In CICU, empiric antimicrobial therapy (vancomycin and gentamycin) was initiated. A few days later, tissue valve culture report came back as Aspergillus fumigatus. Consequently, therapy was changed to intravenous voriconazole.

She had a protracted, prolonged postoperative period complicated with acute on chronic renal failure requiring renal replacement therapy and subsequent upper gastrointestinal bleeding that was treated conservatively with proton pump inhibitors and blood transfusions. She was discharged in reasonably good condition and doing well afterward.


Aspergillus is a ubiquitous mold capable of causing several diseases both in healthy humans and immunocompromised hosts. Numerous strands of Aspergillus have been identified. The most commonly responsible species for AE is Aspergillus fumigatus (60-90%).[2] Fungal endocarditis affects approximately 0.1% of all prosthetic valves and the Aspergillus species contributes to approximately 25% of all cases of fungal endocarditis. [3]

Prosthetic valve endocarditis (PVE) due to Aspergillus was first reported involving a Starr-Edwards mitral prosthesis [4] and subsequently reported on mechanical prostheses in both the mitral and aortic positions. [5]

Numerous risk factors have been identified in the pathogenesis of PVE with the most important being previous valvular surgery. [2],[3] Other risk factors have been incriminated, including malignancy, indwelling central venous catheters, use of broad-spectrum antibiotics, and intravenous drug use. [3]

AE is often caused by contamination during heart surgery, which we presume to be the case in this atypical early presentation of AE. [6] The risk being particularly high when extracorporeal circulation is performed [7] and when valve replacement [8] or repair [9] is performed.

In this case presentation, the patient had developed early fungal PVE within the 1 st month of surgery. This could be related mostly to the preexisting valvular disease or probably the contamination during heart surgery.

PVE is categorized based on the temporal relationship of infection to surgery. Early infections occur within 60 days of surgery, while late PVE after 60 days. [10] Fungal PVE can occur early or late, but is generally not seen early in the absence of preoperative fungal infection. In contrast to this case, she had presented as an early fungal PVE without any evidence of preoperative fungal infection.

Typically, AE presents with a relative paucity of peripheral signs of endocarditis. The most common clinical features are fever, major peripheral emboli, and a changing heart murmur. [11] Less commonly, patients present with focal or generalized neurologic deficits, heart failure, or dyspnea. [3]
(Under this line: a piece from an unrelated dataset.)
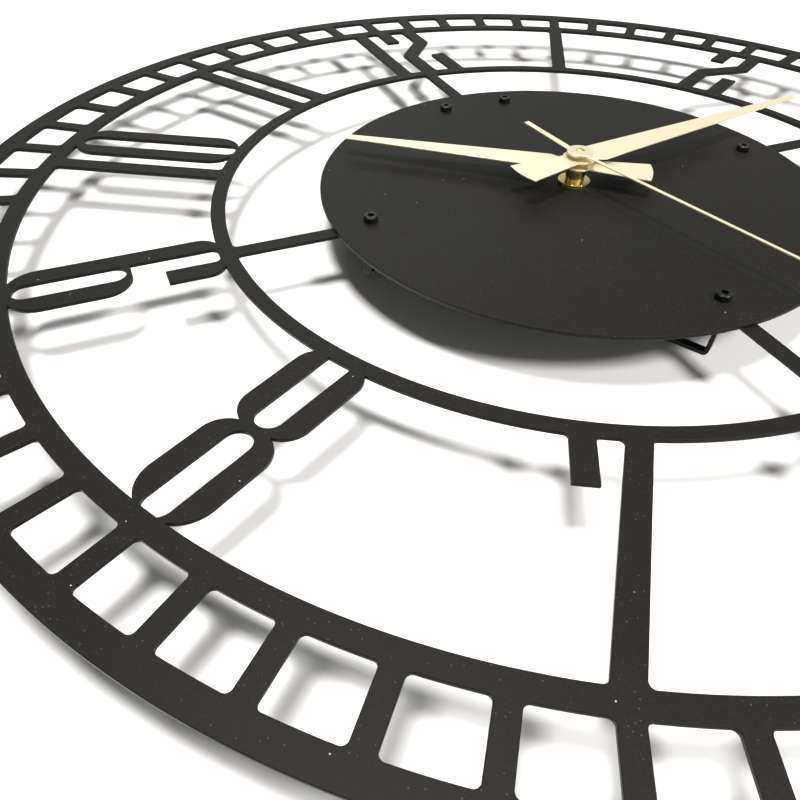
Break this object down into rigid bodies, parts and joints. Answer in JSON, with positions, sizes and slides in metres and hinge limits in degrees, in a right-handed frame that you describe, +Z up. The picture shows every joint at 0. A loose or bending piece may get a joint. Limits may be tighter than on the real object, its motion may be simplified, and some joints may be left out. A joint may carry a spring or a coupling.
{
  "type": "wall clock",
  "caption": "Large skeleton wall clock: laser-cut sheet-steel dial with stencil numerals, centre disc, three gold hands and a battery quartz movement behind it.",
  "frame": {"origin": "centre of the hanger's round keyhole opening, on the wall plane", "axes": "-Y faces the reader, +Y points into the wall, +Z is up towards 12 o'clock, +X is towards 3 o'clock; the hands' axis is parallel to Y, 85 mm below the origin"},
  "size_m": [0.4999, 0.0353, 0.5],
  "materials": {
    "powder_coat": "fine-textured matt black powder coat on laser-cut steel sheet",
    "black_screw": "black oxide socket screws, slightly glossy",
    "hand_gold": "pale champagne-gold satin sheet",
    "hand_hub_gold": "pale champagne-gold satin turned parts",
    "polished_brass": "polished turned brass",
    "gasket_rubber": "soft black rubber",
    "case_plastic": "black moulded plastic with a fine spark-eroded texture",
    "knob_plastic": "ivory moulded plastic",
    "gear_plastic": "natural acetal gears",
    "gear_brass": "machined brass",
    "bright_steel": "nickel-plated steel",
    "soft_iron": "annealed stamped magnetic iron",
    "magnet": "grey sintered magnet",
    "bobbin_plastic": "red moulded nylon",
    "copper_wire": "fine enamelled copper wire",
    "circuit_laminate": "green glass-epoxy board",
    "epoxy": "glossy black epoxy",
    "battery_wrap": null
  },
  "bodies": {
    "clock": {"skeleton_dial": "powder_coat", "centre_disc": "powder_coat", "disc_screws": "black_screw", "hanger_bracket": "powder_coat", "wall_bracket_right": "powder_coat", "wall_bracket_bottom": "powder_coat", "wall_bracket_left": "powder_coat", "rubber_gasket": "gasket_rubber", "threaded_bushing": "polished_brass", "dial_washer": "polished_brass", "round_nut": "polished_brass", "movement_case": "case_plastic", "movement_back_cover": "case_plastic", "inner_bearing_plate": "gear_brass", "back_bearing_plate": "gear_brass", "plate_pillars": "gear_brass", "plate_screws": "bright_steel", "motor_stator": "soft_iron", "coil_core": "soft_iron", "coil_bobbin": "bobbin_plastic", "coil_winding": "copper_wire", "circuit_board": "circuit_laminate", "quartz_crystal": "bright_steel", "clock_chip": "epoxy", "battery_contact_plus": "bright_steel", "battery_contact_minus": "bright_steel"},
    "hour_hand_assembly": {"hour_hand": "hand_gold", "hour_hand_collet": "polished_brass", "hour_wheel": "gear_plastic"},
    "minute_hand_assembly": {"minute_hand": "hand_gold", "minute_hand_collet": "polished_brass", "cannon_pinion": "gear_brass"},
    "second_hand_assembly": {"second_hand": "hand_gold", "second_hand_hub": "hand_hub_gold", "second_hand_cap": "polished_brass", "seconds_wheel": "gear_plastic"},
    "motion_work_wheel": {"minute_wheel": "gear_plastic"},
    "centre_wheel_with_clutch": {"centre_wheel": "gear_brass"},
    "third_wheel_and_pinion": {"third_wheel": "gear_plastic"},
    "fifth_wheel_and_pinion": {"fifth_wheel": "gear_plastic"},
    "motor_rotor": {"rotor_magnet": "magnet", "rotor_pinion": "gear_plastic"},
    "hand_setter": {"setting_knob": "knob_plastic"},
    "battery_cell": {"battery": "battery_wrap"}
  },
  "joints": [
    {"name": "minute_hand_turn", "type": "hinge", "parent": "clock", "child": "minute_hand_assembly", "pos_m": [0, -0.02, -0.085], "axis": [0, 1, 0], "continuous": true},
    {"name": "hour_hand_turn", "type": "hinge", "parent": "clock", "child": "hour_hand_assembly", "pos_m": [0, -0.02, -0.085], "axis": [0, 1, 0], "continuous": true},
    {"name": "second_hand_turn", "type": "hinge", "parent": "clock", "child": "second_hand_assembly", "pos_m": [0, -0.02, -0.085], "axis": [0, 1, 0], "continuous": true},
    {"name": "minute_wheel_turn", "type": "hinge", "parent": "clock", "child": "motion_work_wheel", "pos_m": [0, -0.02, -0.073], "axis": [0, 1, 0], "continuous": true},
    {"name": "setting_knob_turn", "type": "hinge", "parent": "clock", "child": "hand_setter", "pos_m": [0.006, -0.02, -0.06261], "axis": [0, 1, 0], "continuous": true},
    {"name": "third_wheel_turn", "type": "hinge", "parent": "clock", "child": "third_wheel_and_pinion", "pos_m": [0.01051, -0.02, -0.07941], "axis": [0, 1, 0], "continuous": true},
    {"name": "centre_wheel_turn", "type": "hinge", "parent": "clock", "child": "centre_wheel_with_clutch", "pos_m": [0, -0.02, -0.085], "axis": [0, 1, 0], "continuous": true},
    {"name": "fifth_wheel_turn", "type": "hinge", "parent": "clock", "child": "fifth_wheel_and_pinion", "pos_m": [-0.00693, -0.02, -0.081], "axis": [0, 1, 0], "continuous": true},
    {"name": "rotor_turn", "type": "hinge", "parent": "clock", "child": "motor_rotor", "pos_m": [-0.01482, -0.02, -0.07813], "axis": [0, 1, 0], "continuous": true},
    {"name": "battery_removal", "type": "slide", "parent": "clock", "child": "battery_cell", "axis": [0, 1, 0], "range_m": [0, 0.03]}
  ],
  "couplings": [
    {"joint": "minute_wheel_turn", "follows": "minute_hand_turn", "ratio": -0.33333},
    {"joint": "hour_hand_turn", "follows": "minute_hand_turn", "ratio": 0.083333},
    {"joint": "setting_knob_turn", "follows": "minute_hand_turn", "ratio": 1},
    {"joint": "third_wheel_turn", "follows": "second_hand_turn", "ratio": -0.13333},
    {"joint": "centre_wheel_turn", "follows": "second_hand_turn", "ratio": 0.016667},
    {"joint": "fifth_wheel_turn", "follows": "second_hand_turn", "ratio": -5},
    {"joint": "rotor_turn", "follows": "second_hand_turn", "ratio": 30}
  ]
}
However, this patient remained afebrile throughout her primary postsurgical period. She had presented with a short history of breathlessness and diagnosed as acute LVF secondary to a large echogenic mass 2.0 cm × 1.5 cm obstructing the prosthetic repaired mitral valve detected by a transthoracic echocardiography. Initially, the mass was thought to be a thrombus formation, despite the patient being adequately anticoagulated on warfarin with an INR of 3.28.

Faced with rapid clinical deterioration of this patient and based on the repeated echocardiography revealing development of severe mitral regurgitation, she was taken for emergency mitral valve replacement. Surgery not only provided therapy for the management of PVE but also provided tissue valve samples for definitive diagnosis through tissue cultures and histopathology.

Surgery was the adjunctive tool of definite diagnosis as valve tissue samples were sent for culture and histopathology and has had therapeutic role in the management of PVE. The confirmed diagnosis relies on the evidence from the tissue culture.

Surgery as an adjunct to the medical treatment of AE is recommended in all cases with radical debridement of necrotic tissue and valve replacement using biomaterials (bioprosthesis or homografts). [12]


In conclusion, AE is a rare clinical entity related usually to a device or prosthesis. A high index of suspicion should be considered in patients with recent cardiothoracic surgery who presented early with acute heart failure. Echocardiographic assessment of suspected AE is critical. Early administration of appropriate antifungal treatment and prompt surgical intervention should improve the prognosis, which remains dismal.